In 2022, transport accounted for 34 per cent of the UK’s total carbon emissions, with the majority of this share deriving from road transport. Electric Vehicles (EV) play a major role in reducing carbon amongst this emissions-heavy sector, since the average EV generates significantly less tailpipe emissions than their petrol and diesel counterparts.
This has lead to an increase in demand for EV technology as more consumers make the switch and a growing number of businesses focus on fleet electrification and on-site charging as part of their carbon reduction strategies. By the end of August 2023, 48,450 public EV charging points were active across the UK; a 42 per cent increase compared to August 2022.
What is an EV?
An EV is a vehicle powered at least in part by an electric motor which draws electricity from a battery. These include battery-electric EVs, plug-in hybrid EVs, and extended range EVs.

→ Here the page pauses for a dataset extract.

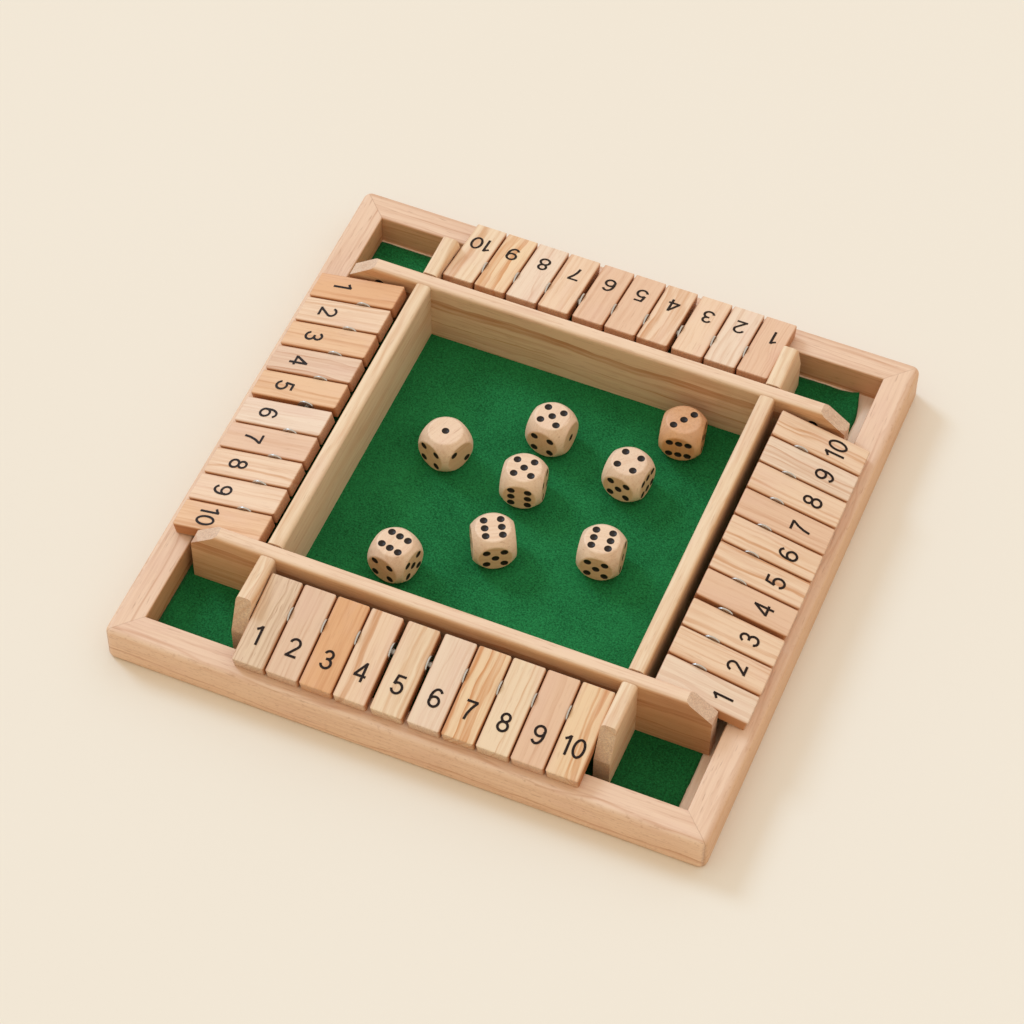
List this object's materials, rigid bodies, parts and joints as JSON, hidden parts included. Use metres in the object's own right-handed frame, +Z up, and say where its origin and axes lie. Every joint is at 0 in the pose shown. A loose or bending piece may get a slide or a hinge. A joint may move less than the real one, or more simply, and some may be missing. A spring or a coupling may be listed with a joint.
{
  "type": "shut the box game",
  "caption": "Square wooden dice game board with a felted tray and a row of flip-down numbered tiles on each side.",
  "frame": {"origin": "middle of the underside of the square board", "axes": "+X to the right along the front rail, +Y to the back, +Z up"},
  "size_m": [0.22, 0.22, 0.0295],
  "materials": {
    "frame_wood": "sanded pale pine, satin clear lacquer",
    "wall_wood": "sanded pale pine, satin clear lacquer",
    "panel_wood": "plain plywood face",
    "tile_wood": "sanded pale pine, tone varies from tile to tile",
    "die_wood": "tumbled pale beech, black painted pips",
    "felt": "short green felt",
    "rod_steel": "plain drawn wire rod",
    "washer_steel": "bright zinc"
  },
  "bodies": {
    "board": {"rail_front": "frame_wood", "rail_right": "frame_wood", "rail_back": "frame_wood", "rail_left": "frame_wood", "base_panel": "panel_wood", "felt": "felt", "long_wall_front": "wall_wood", "long_wall_back": "wall_wood", "tray_side_walls": "wall_wood", "stub_walls": "wall_wood", "rods": "rod_steel", "washers": "washer_steel"},
    "tile_front_01": {"tile_front_01": "tile_wood"},
    "tile_front_02": {"tile_front_02": "tile_wood"},
    "tile_front_03": {"tile_front_03": "tile_wood"},
    "tile_front_04": {"tile_front_04": "tile_wood"},
    "tile_front_05": {"tile_front_05": "tile_wood"},
    "tile_front_06": {"tile_front_06": "tile_wood"},
    "tile_front_07": {"tile_front_07": "tile_wood"},
    "tile_front_08": {"tile_front_08": "tile_wood"},
    "tile_front_09": {"tile_front_09": "tile_wood"},
    "tile_front_10": {"tile_front_10": "tile_wood"},
    "tile_right_01": {"tile_right_01": "tile_wood"},
    "tile_right_02": {"tile_right_02": "tile_wood"},
    "tile_right_03": {"tile_right_03": "tile_wood"},
    "tile_right_04": {"tile_right_04": "tile_wood"},
    "tile_right_05": {"tile_right_05": "tile_wood"},
    "tile_right_06": {"tile_right_06": "tile_wood"},
    "tile_right_07": {"tile_right_07": "tile_wood"},
    "tile_right_08": {"tile_right_08": "tile_wood"},
    "tile_right_09": {"tile_right_09": "tile_wood"},
    "tile_right_10": {"tile_right_10": "tile_wood"},
    "tile_back_01": {"tile_back_01": "tile_wood"},
    "tile_back_02": {"tile_back_02": "tile_wood"},
    "tile_back_03": {"tile_back_03": "tile_wood"},
    "tile_back_04": {"tile_back_04": "tile_wood"},
    "tile_back_05": {"tile_back_05": "tile_wood"},
    "tile_back_06": {"tile_back_06": "tile_wood"},
    "tile_back_07": {"tile_back_07": "tile_wood"},
    "tile_back_08": {"tile_back_08": "tile_wood"},
    "tile_back_09": {"tile_back_09": "tile_wood"},
    "tile_back_10": {"tile_back_10": "tile_wood"},
    "tile_left_01": {"tile_left_01": "tile_wood"},
    "tile_left_02": {"tile_left_02": "tile_wood"},
    "tile_left_03": {"tile_left_03": "tile_wood"},
    "tile_left_04": {"tile_left_04": "tile_wood"},
    "tile_left_05": {"tile_left_05": "tile_wood"},
    "tile_left_06": {"tile_left_06": "tile_wood"},
    "tile_left_07": {"tile_left_07": "tile_wood"},
    "tile_left_08": {"tile_left_08": "tile_wood"},
    "tile_left_09": {"tile_left_09": "tile_wood"},
    "tile_left_10": {"tile_left_10": "tile_wood"},
    "die_1": {"die_1": "die_wood"},
    "die_2": {"die_2": "die_wood"},
    "die_3": {"die_3": "die_wood"},
    "die_4": {"die_4": "die_wood"},
    "die_5": {"die_5": "die_wood"},
    "die_6": {"die_6": "die_wood"},
    "die_7": {"die_7": "die_wood"},
    "die_8": {"die_8": "die_wood"}
  },
  "joints": [
    {"name": "flip_front_01", "type": "hinge", "parent": "board", "child": "tile_front_01", "pos_m": [0, -0.084, 0.0222], "axis": [-1, 0, 0], "range_deg": [0, 158.8]},
    {"name": "flip_front_02", "type": "hinge", "parent": "board", "child": "tile_front_02", "pos_m": [0, -0.084, 0.0222], "axis": [-1, 0, 0], "range_deg": [0, 158.8]},
    {"name": "flip_front_03", "type": "hinge", "parent": "board", "child": "tile_front_03", "pos_m": [0, -0.084, 0.0222], "axis": [-1, 0, 0], "range_deg": [0, 158.8]},
    {"name": "flip_front_04", "type": "hinge", "parent": "board", "child": "tile_front_04", "pos_m": [0, -0.084, 0.0222], "axis": [-1, 0, 0], "range_deg": [0, 158.8]},
    {"name": "flip_front_05", "type": "hinge", "parent": "board", "child": "tile_front_05", "pos_m": [0, -0.084, 0.0222], "axis": [-1, 0, 0], "range_deg": [0, 158.8]},
    {"name": "flip_front_06", "type": "hinge", "parent": "board", "child": "tile_front_06", "pos_m": [0, -0.084, 0.0222], "axis": [-1, 0, 0], "range_deg": [0, 158.8]},
    {"name": "flip_front_07", "type": "hinge", "parent": "board", "child": "tile_front_07", "pos_m": [0, -0.084, 0.0222], "axis": [-1, 0, 0], "range_deg": [0, 158.8]},
    {"name": "flip_front_08", "type": "hinge", "parent": "board", "child": "tile_front_08", "pos_m": [0, -0.084, 0.0222], "axis": [-1, 0, 0], "range_deg": [0, 158.8]},
    {"name": "flip_front_09", "type": "hinge", "parent": "board", "child": "tile_front_09", "pos_m": [0, -0.084, 0.0222], "axis": [-1, 0, 0], "range_deg": [0, 158.8]},
    {"name": "flip_front_10", "type": "hinge", "parent": "board", "child": "tile_front_10", "pos_m": [0, -0.084, 0.0222], "axis": [-1, 0, 0], "range_deg": [0, 158.8]},
    {"name": "flip_right_01", "type": "hinge", "parent": "board", "child": "tile_right_01", "pos_m": [0.084, 0, 0.0222], "axis": [0, -1, 0], "range_deg": [0, 158.8]},
    {"name": "flip_right_02", "type": "hinge", "parent": "board", "child": "tile_right_02", "pos_m": [0.084, 0, 0.0222], "axis": [0, -1, 0], "range_deg": [0, 158.8]},
    {"name": "flip_right_03", "type": "hinge", "parent": "board", "child": "tile_right_03", "pos_m": [0.084, 0, 0.0222], "axis": [0, -1, 0], "range_deg": [0, 158.8]},
    {"name": "flip_right_04", "type": "hinge", "parent": "board", "child": "tile_right_04", "pos_m": [0.084, 0, 0.0222], "axis": [0, -1, 0], "range_deg": [0, 158.8]},
    {"name": "flip_right_05", "type": "hinge", "parent": "board", "child": "tile_right_05", "pos_m": [0.084, 0, 0.0222], "axis": [0, -1, 0], "range_deg": [0, 158.8]},
    {"name": "flip_right_06", "type": "hinge", "parent": "board", "child": "tile_right_06", "pos_m": [0.084, 0, 0.0222], "axis": [0, -1, 0], "range_deg": [0, 158.8]},
    {"name": "flip_right_07", "type": "hinge", "parent": "board", "child": "tile_right_07", "pos_m": [0.084, 0, 0.0222], "axis": [0, -1, 0], "range_deg": [0, 158.8]},
    {"name": "flip_right_08", "type": "hinge", "parent": "board", "child": "tile_right_08", "pos_m": [0.084, 0, 0.0222], "axis": [0, -1, 0], "range_deg": [0, 158.8]},
    {"name": "flip_right_09", "type": "hinge", "parent": "board", "child": "tile_right_09", "pos_m": [0.084, 0, 0.0222], "axis": [0, -1, 0], "range_deg": [0, 158.8]},
    {"name": "flip_right_10", "type": "hinge", "parent": "board", "child": "tile_right_10", "pos_m": [0.084, 0, 0.0222], "axis": [0, -1, 0], "range_deg": [0, 158.8]},
    {"name": "flip_back_01", "type": "hinge", "parent": "board", "child": "tile_back_01", "pos_m": [0, 0.084, 0.0222], "axis": [1, 0, 0], "range_deg": [0, 158.8]},
    {"name": "flip_back_02", "type": "hinge", "parent": "board", "child": "tile_back_02", "pos_m": [0, 0.084, 0.0222], "axis": [1, 0, 0], "range_deg": [0, 158.8]},
    {"name": "flip_back_03", "type": "hinge", "parent": "board", "child": "tile_back_03", "pos_m": [0, 0.084, 0.0222], "axis": [1, 0, 0], "range_deg": [0, 158.8]},
    {"name": "flip_back_04", "type": "hinge", "parent": "board", "child": "tile_back_04", "pos_m": [0, 0.084, 0.0222], "axis": [1, 0, 0], "range_deg": [0, 158.8]},
    {"name": "flip_back_05", "type": "hinge", "parent": "board", "child": "tile_back_05", "pos_m": [0, 0.084, 0.0222], "axis": [1, 0, 0], "range_deg": [0, 158.8]},
    {"name": "flip_back_06", "type": "hinge", "parent": "board", "child": "tile_back_06", "pos_m": [0, 0.084, 0.0222], "axis": [1, 0, 0], "range_deg": [0, 158.8]},
    {"name": "flip_back_07", "type": "hinge", "parent": "board", "child": "tile_back_07", "pos_m": [0, 0.084, 0.0222], "axis": [1, 0, 0], "range_deg": [0, 158.8]},
    {"name": "flip_back_08", "type": "hinge", "parent": "board", "child": "tile_back_08", "pos_m": [0, 0.084, 0.0222], "axis": [1, 0, 0], "range_deg": [0, 158.8]},
    {"name": "flip_back_09", "type": "hinge", "parent": "board", "child": "tile_back_09", "pos_m": [0, 0.084, 0.0222], "axis": [1, 0, 0], "range_deg": [0, 158.8]},
    {"name": "flip_back_10", "type": "hinge", "parent": "board", "child": "tile_back_10", "pos_m": [0, 0.084, 0.0222], "axis": [1, 0, 0], "range_deg": [0, 158.8]},
    {"name": "flip_left_01", "type": "hinge", "parent": "board", "child": "tile_left_01", "pos_m": [-0.084, 0, 0.0222], "axis": [0, 1, 0], "range_deg": [0, 158.8]},
    {"name": "flip_left_02", "type": "hinge", "parent": "board", "child": "tile_left_02", "pos_m": [-0.084, 0, 0.0222], "axis": [0, 1, 0], "range_deg": [0, 158.8]},
    {"name": "flip_left_03", "type": "hinge", "parent": "board", "child": "tile_left_03", "pos_m": [-0.084, 0, 0.0222], "axis": [0, 1, 0], "range_deg": [0, 158.8]},
    {"name": "flip_left_04", "type": "hinge", "parent": "board", "child": "tile_left_04", "pos_m": [-0.084, 0, 0.0222], "axis": [0, 1, 0], "range_deg": [0, 158.8]},
    {"name": "flip_left_05", "type": "hinge", "parent": "board", "child": "tile_left_05", "pos_m": [-0.084, 0, 0.0222], "axis": [0, 1, 0], "range_deg": [0, 158.8]},
    {"name": "flip_left_06", "type": "hinge", "parent": "board", "child": "tile_left_06", "pos_m": [-0.084, 0, 0.0222], "axis": [0, 1, 0], "range_deg": [0, 158.8]},
    {"name": "flip_left_07", "type": "hinge", "parent": "board", "child": "tile_left_07", "pos_m": [-0.084, 0, 0.0222], "axis": [0, 1, 0], "range_deg": [0, 158.8]},
    {"name": "flip_left_08", "type": "hinge", "parent": "board", "child": "tile_left_08", "pos_m": [-0.084, 0, 0.0222], "axis": [0, 1, 0], "range_deg": [0, 158.8]},
    {"name": "flip_left_09", "type": "hinge", "parent": "board", "child": "tile_left_09", "pos_m": [-0.084, 0, 0.0222], "axis": [0, 1, 0], "range_deg": [0, 158.8]},
    {"name": "flip_left_10", "type": "hinge", "parent": "board", "child": "tile_left_10", "pos_m": [-0.084, 0, 0.0222], "axis": [0, 1, 0], "range_deg": [0, 158.8]},
    {"name": "lift_die_1", "type": "slide", "parent": "board", "child": "die_1", "axis": [0, 0, 1], "range_m": [0, 0.04]},
    {"name": "lift_die_2", "type": "slide", "parent": "board", "child": "die_2", "axis": [0, 0, 1], "range_m": [0, 0.04]},
    {"name": "lift_die_3", "type": "slide", "parent": "board", "child": "die_3", "axis": [0, 0, 1], "range_m": [0, 0.04]},
    {"name": "lift_die_4", "type": "slide", "parent": "board", "child": "die_4", "axis": [0, 0, 1], "range_m": [0, 0.04]},
    {"name": "lift_die_5", "type": "slide", "parent": "board", "child": "die_5", "axis": [0, 0, 1], "range_m": [0, 0.04]},
    {"name": "lift_die_6", "type": "slide", "parent": "board", "child": "die_6", "axis": [0, 0, 1], "range_m": [0, 0.04]},
    {"name": "lift_die_7", "type": "slide", "parent": "board", "child": "die_7", "axis": [0, 0, 1], "range_m": [0, 0.04]},
    {"name": "lift_die_8", "type": "slide", "parent": "board", "child": "die_8", "axis": [0, 0, 1], "range_m": [0, 0.04]}
  ]
}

A battery-electric vehicle (BEV) is a fully electric car. They produce zero tailpipe emission and generally have a range of roughly 100-300 miles on a single charge which varies across models. BEVs get their power from an external power source such as a street-side charger, or a chargepoint installed in the home.
A plug-in hybrid electric vehicle (PHEV) uses a combination of an internal combustion engine (ICE) and an electric motor and battery. It can operate using either the electric motor, the ICE, or both.
Using the electric motor alone, PHEVs have a range of about 50 miles per charge, but the car can switch to the ICE to continue the journey after this point, eradicating the mileage fear that some drivers of pure BEVs may find.
Extended range electric vehicles
Extended range electric vehicles (E-REVs) are similar to PHEVs. They combine a battery and electric motor with an ICE, with the ICE taking over once the electric battery runs out of charge. However, the range of these vehicles is higher than a PHEV, with the electric motor carrying the average E-REV 150-300 miles per charge.
What is EV charging?
You will also need to have an understanding of the different types of EV charging, Level 1, 2, and 3.
Level 1 charging involves plugging your EV’s cable into a standard outlet. This is the slowest means of charging, giving your EV roughly 4 - 5 miles of range over an hour of charging.
Level 2 refers to a charge point which has been installed on a wall, pole, or as a standalone charger for your EV. They are prevalent at residential and commercial sites and charge a vehicle 5 – 15 times faster than a Level 1 charger. The range Level 2 chargers can give your vehicle will depend on the wattage of the charger.
Level 3 chargers are “fast chargers.” They deliver more power at quicker speeds making them well-suited to service stations and fleet depots. However, Level 3 chargers are much larger than other types, meaning not all sites will have capacity for them.